Third, hybrid models optimize cost-efficiency. Quantum computing resources are currently expensive and limited, so their use is reserved for workloads where they provide the highest potential value.

Finally, hybrid systems align with regulatory expectations. Financial systems must demonstrate reliability, auditability, and predictability—qualities that are still challenging for quantum-only systems.

Future Outlook of Quantum Finance

The evolution of hybrid financial systems is expected to progress in stages.

In the short term, quantum computing will remain experimental, primarily accessed through cloud-based platforms. Financial institutions will continue to run pilot projects and proof-of-concept implementations.

In the medium term, quantum accelerators may become integrated into specific financial workflows, particularly in optimization and simulation tasks. Middleware systems will become more sophisticated in routing workloads between classical and quantum resources.

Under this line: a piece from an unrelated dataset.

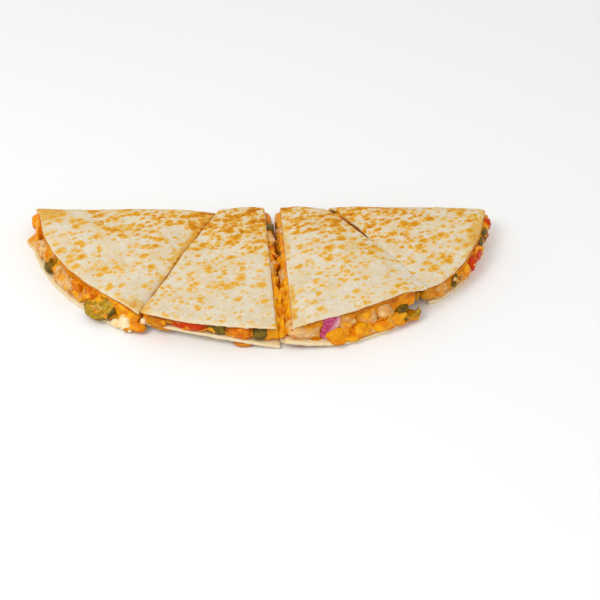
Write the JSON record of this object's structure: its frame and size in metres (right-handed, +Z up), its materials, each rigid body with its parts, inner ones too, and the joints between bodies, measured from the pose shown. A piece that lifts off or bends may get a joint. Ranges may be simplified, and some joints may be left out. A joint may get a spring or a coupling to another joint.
{
  "type": "quesadilla",
  "caption": "Folded flour-tortilla quesadilla cut into wedges, filled with melted cheese, chicken, tomato, pepper and red onion.",
  "frame": {"origin": "on the table, under the middle of the half moon's bounding box", "axes": "+X along the fold to the viewer's right, +Y from the open rim to the fold, +Z up"},
  "size_m": [0.307, 0.1374, 0.0244],
  "materials": {
    "tortilla": "matte, floury, with toasted brown spots",
    "cheese": "glossy, melted",
    "chicken": "moist, fibrous",
    "tomato": "wet",
    "pepper": "wet",
    "red_onion": "wet",
    "cream_cheese": "soft, satin"
  },
  "bodies": {
    "root": {"cheese_1": "cheese", "cheese_2": "cheese", "cheese_3": "cheese", "cheese_4": "cheese", "cheese_lump_3d": "cheese", "cheese_lump_3f": "cheese", "cheese_lump_3i": "cheese", "chicken_1a": "chicken", "chicken_1c": "chicken", "chicken_2f": "chicken", "chicken_2h": "chicken", "chicken_3a": "chicken", "chicken_3c": "chicken", "chicken_3e": "chicken", "chicken_3g": "chicken", "chicken_3k": "chicken", "chicken_3l": "chicken", "chicken_4a": "chicken", "chicken_4c": "chicken", "onion_3b": "red_onion", "pepper_1b": "pepper", "pepper_2b": "pepper", "pepper_2d": "pepper", "pepper_2e": "pepper", "pepper_3h": "pepper", "pepper_4b": "pepper", "pepper_4f": "pepper", "pepper_4g": "pepper", "pepper_ring_3j": "pepper", "pepper_slice_1f": "pepper", "tomato_1d": "tomato", "tomato_1e": "tomato", "tomato_2a": "tomato", "tomato_2c": "tomato", "tomato_2g": "tomato", "tomato_4d": "tomato", "tomato_4e": "tomato", "tomato_4h": "tomato", "tortilla_1": "tortilla", "tortilla_2": "tortilla", "tortilla_3": "tortilla", "tortilla_4": "tortilla", "white_cheese_1g": "cream_cheese"}
  },
  "joints": []
}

In the long term, if quantum hardware matures significantly, we may see deeper integration between classical and quantum computing layers. However, even in that scenario, hybrid architectures are likely to remain dominant due to the robustness and scalability of classical systems.

Conclusion

Hybrid financial systems represent a transitional but foundational shift in computational finance. They provide a structured way to integrate quantum computing capabilities into existing financial infrastructures without compromising stability or performance.

Rather than viewing quantum computing as a replacement for classical systems, the current industry trajectory positions it as a complementary technology. This hybrid model allows financial institutions to explore new computational frontiers while maintaining the reliability required for global financial operations.

As quantum hardware continues to evolve, hybrid systems will likely serve as the primary bridge between today’s classical financial infrastructure and the next generation of quantum-enhanced financial modeling.